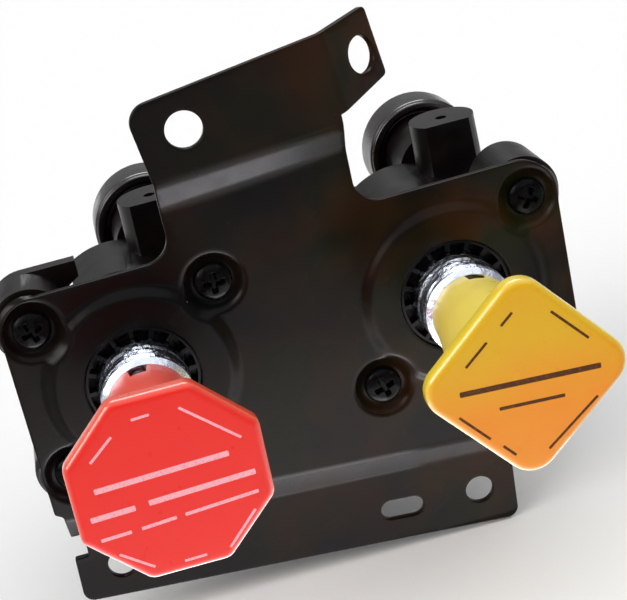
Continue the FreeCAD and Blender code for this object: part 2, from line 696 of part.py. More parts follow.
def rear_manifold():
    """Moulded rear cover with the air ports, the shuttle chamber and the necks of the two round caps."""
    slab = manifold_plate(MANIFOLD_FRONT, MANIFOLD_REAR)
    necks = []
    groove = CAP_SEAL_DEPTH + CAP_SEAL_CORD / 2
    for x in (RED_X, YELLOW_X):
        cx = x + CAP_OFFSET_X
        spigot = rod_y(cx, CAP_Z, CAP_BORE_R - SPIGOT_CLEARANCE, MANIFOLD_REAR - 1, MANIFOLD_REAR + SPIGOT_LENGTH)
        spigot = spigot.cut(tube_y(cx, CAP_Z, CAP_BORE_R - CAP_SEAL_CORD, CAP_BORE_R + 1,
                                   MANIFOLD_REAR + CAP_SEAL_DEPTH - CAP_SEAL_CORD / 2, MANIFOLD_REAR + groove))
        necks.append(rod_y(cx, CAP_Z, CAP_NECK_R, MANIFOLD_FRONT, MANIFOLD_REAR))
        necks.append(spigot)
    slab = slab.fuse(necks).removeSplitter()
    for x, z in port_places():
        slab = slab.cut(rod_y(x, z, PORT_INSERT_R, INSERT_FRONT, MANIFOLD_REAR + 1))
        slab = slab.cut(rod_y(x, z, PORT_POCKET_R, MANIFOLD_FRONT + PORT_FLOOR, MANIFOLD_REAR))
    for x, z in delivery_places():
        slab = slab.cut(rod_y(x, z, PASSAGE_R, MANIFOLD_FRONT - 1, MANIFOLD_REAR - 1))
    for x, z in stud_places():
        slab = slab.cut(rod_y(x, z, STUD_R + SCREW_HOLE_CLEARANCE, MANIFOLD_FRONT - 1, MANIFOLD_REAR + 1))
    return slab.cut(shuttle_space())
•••
→ **Given task**
Quote each line above in full, word for word.

→ **Task result**
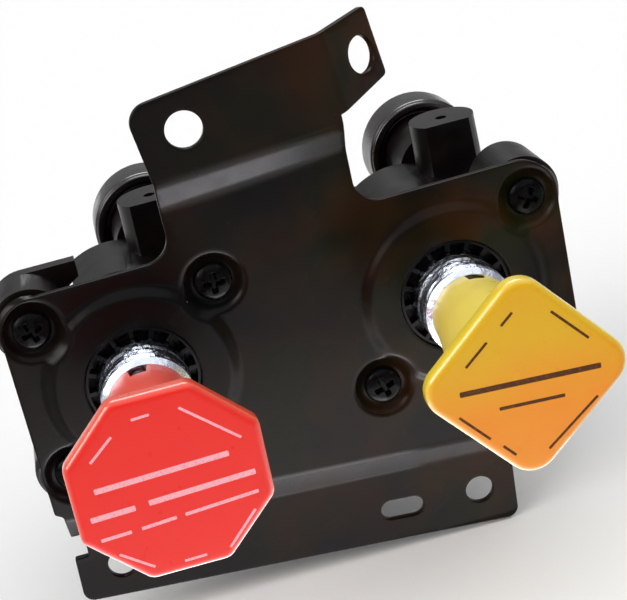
Continue the FreeCAD and Blender code for this object: part 2, from line 696 of part.py. More parts follow.
def rear_manifold():
    """Moulded rear cover with the air ports, the shuttle chamber and the necks of the two round caps."""
    slab = manifold_plate(MANIFOLD_FRONT, MANIFOLD_REAR)
    necks = []
    groove = CAP_SEAL_DEPTH + CAP_SEAL_CORD / 2
    for x in (RED_X, YELLOW_X):
        cx = x + CAP_OFFSET_X
        spigot = rod_y(cx, CAP_Z, CAP_BORE_R - SPIGOT_CLEARANCE, MANIFOLD_REAR - 1, MANIFOLD_REAR + SPIGOT_LENGTH)
        spigot = spigot.cut(tube_y(cx, CAP_Z, CAP_BORE_R - CAP_SEAL_CORD, CAP_BORE_R + 1,
                                   MANIFOLD_REAR + CAP_SEAL_DEPTH - CAP_SEAL_CORD / 2, MANIFOLD_REAR + groove))
        necks.append(rod_y(cx, CAP_Z, CAP_NECK_R, MANIFOLD_FRONT, MANIFOLD_REAR))
        necks.append(spigot)
    slab = slab.fuse(necks).removeSplitter()
    for x, z in port_places():
        slab = slab.cut(rod_y(x, z, PORT_INSERT_R, INSERT_FRONT, MANIFOLD_REAR + 1))
        slab = slab.cut(rod_y(x, z, PORT_POCKET_R, MANIFOLD_FRONT + PORT_FLOOR, MANIFOLD_REAR))
    for x, z in delivery_places():
        slab = slab.cut(rod_y(x, z, PASSAGE_R, MANIFOLD_FRONT - 1, MANIFOLD_REAR - 1))
    for x, z in stud_places():
        slab = slab.cut(rod_y(x, z, STUD_R + SCREW_HOLE_CLEARANCE, MANIFOLD_FRONT - 1, MANIFOLD_REAR + 1))
    return slab.cut(shuttle_space())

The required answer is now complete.